Quote the whole listing verbatim.
+===+
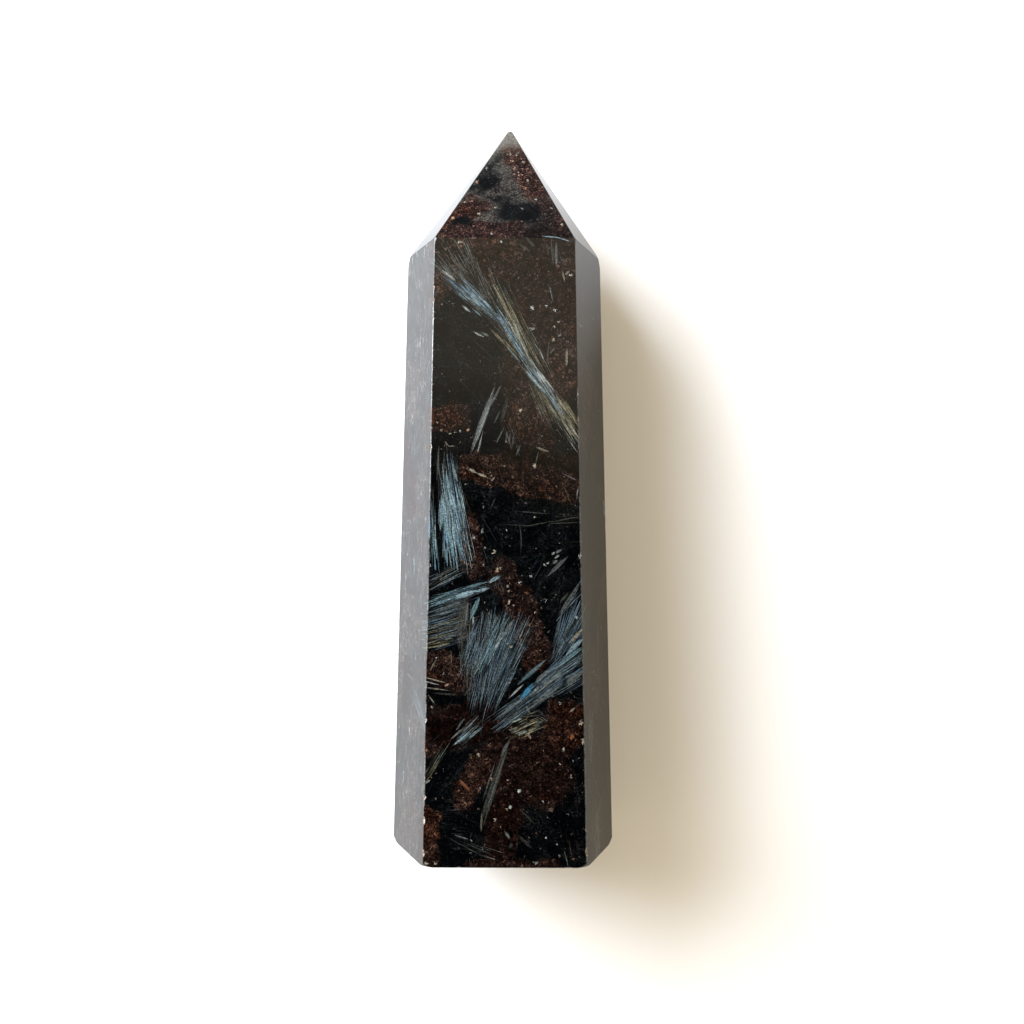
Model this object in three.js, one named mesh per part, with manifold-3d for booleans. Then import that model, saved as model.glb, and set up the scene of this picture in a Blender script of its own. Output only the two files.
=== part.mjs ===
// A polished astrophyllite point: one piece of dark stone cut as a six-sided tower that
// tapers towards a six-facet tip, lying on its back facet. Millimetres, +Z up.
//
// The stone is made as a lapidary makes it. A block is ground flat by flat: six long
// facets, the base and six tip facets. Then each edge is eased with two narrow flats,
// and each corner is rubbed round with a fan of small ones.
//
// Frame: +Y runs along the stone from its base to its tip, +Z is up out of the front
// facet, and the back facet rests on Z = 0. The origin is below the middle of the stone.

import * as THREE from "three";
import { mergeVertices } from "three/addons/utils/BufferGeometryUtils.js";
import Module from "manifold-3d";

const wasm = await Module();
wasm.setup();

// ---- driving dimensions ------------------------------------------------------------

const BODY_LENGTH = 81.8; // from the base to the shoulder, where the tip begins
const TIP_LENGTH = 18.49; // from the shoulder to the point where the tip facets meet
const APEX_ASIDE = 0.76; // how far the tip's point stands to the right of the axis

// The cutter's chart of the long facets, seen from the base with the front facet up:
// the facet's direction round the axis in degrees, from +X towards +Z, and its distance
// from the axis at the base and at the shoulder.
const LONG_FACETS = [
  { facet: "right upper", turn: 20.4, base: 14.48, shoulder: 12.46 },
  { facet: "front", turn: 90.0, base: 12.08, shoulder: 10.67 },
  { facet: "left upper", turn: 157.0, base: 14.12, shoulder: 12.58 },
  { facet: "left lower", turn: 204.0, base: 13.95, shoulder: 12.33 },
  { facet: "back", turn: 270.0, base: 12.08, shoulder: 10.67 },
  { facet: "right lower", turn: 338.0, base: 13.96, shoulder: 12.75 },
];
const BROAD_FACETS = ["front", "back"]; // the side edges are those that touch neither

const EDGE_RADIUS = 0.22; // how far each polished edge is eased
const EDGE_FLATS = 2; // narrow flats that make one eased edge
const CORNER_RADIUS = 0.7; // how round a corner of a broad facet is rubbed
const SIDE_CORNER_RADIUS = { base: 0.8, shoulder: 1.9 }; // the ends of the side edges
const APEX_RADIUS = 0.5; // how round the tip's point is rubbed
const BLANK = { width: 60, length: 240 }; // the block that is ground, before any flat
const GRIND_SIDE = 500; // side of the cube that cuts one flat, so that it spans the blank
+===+
_RESPONSE TO THIS TASK_
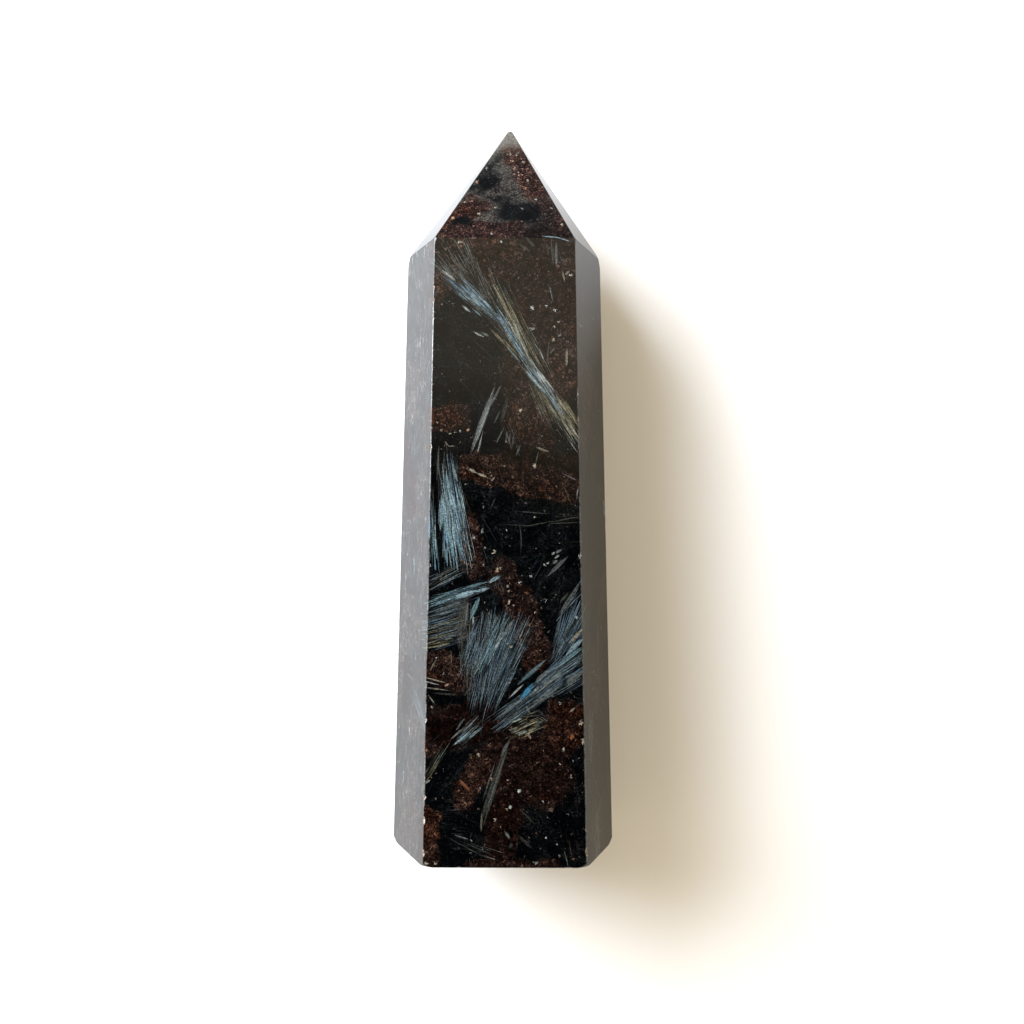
Model this object in three.js, one named mesh per part, with manifold-3d for booleans. Then import that model, saved as model.glb, and set up the scene of this picture in a Blender script of its own. Output only the two files.
=== part.mjs ===
// A polished astrophyllite point: one piece of dark stone cut as a six-sided tower that
// tapers towards a six-facet tip, lying on its back facet. Millimetres, +Z up.
//
// The stone is made as a lapidary makes it. A block is ground flat by flat: six long
// facets, the base and six tip facets. Then each edge is eased with two narrow flats,
// and each corner is rubbed round with a fan of small ones.
//
// Frame: +Y runs along the stone from its base to its tip, +Z is up out of the front
// facet, and the back facet rests on Z = 0. The origin is below the middle of the stone.

import * as THREE from "three";
import { mergeVertices } from "three/addons/utils/BufferGeometryUtils.js";
import Module from "manifold-3d";

const wasm = await Module();
wasm.setup();

// ---- driving dimensions ------------------------------------------------------------

const BODY_LENGTH = 81.8; // from the base to the shoulder, where the tip begins
const TIP_LENGTH = 18.49; // from the shoulder to the point where the tip facets meet
const APEX_ASIDE = 0.76; // how far the tip's point stands to the right of the axis

// The cutter's chart of the long facets, seen from the base with the front facet up:
// the facet's direction round the axis in degrees, from +X towards +Z, and its distance
// from the axis at the base and at the shoulder.
const LONG_FACETS = [
  { facet: "right upper", turn: 20.4, base: 14.48, shoulder: 12.46 },
  { facet: "front", turn: 90.0, base: 12.08, shoulder: 10.67 },
  { facet: "left upper", turn: 157.0, base: 14.12, shoulder: 12.58 },
  { facet: "left lower", turn: 204.0, base: 13.95, shoulder: 12.33 },
  { facet: "back", turn: 270.0, base: 12.08, shoulder: 10.67 },
  { facet: "right lower", turn: 338.0, base: 13.96, shoulder: 12.75 },
];
const BROAD_FACETS = ["front", "back"]; // the side edges are those that touch neither

const EDGE_RADIUS = 0.22; // how far each polished edge is eased
const EDGE_FLATS = 2; // narrow flats that make one eased edge
const CORNER_RADIUS = 0.7; // how round a corner of a broad facet is rubbed
const SIDE_CORNER_RADIUS = { base: 0.8, shoulder: 1.9 }; // the ends of the side edges
const APEX_RADIUS = 0.5; // how round the tip's point is rubbed
const BLANK = { width: 60, length: 240 }; // the block that is ground, before any flat
const GRIND_SIDE = 500; // side of the cube that cuts one flat, so that it spans the blank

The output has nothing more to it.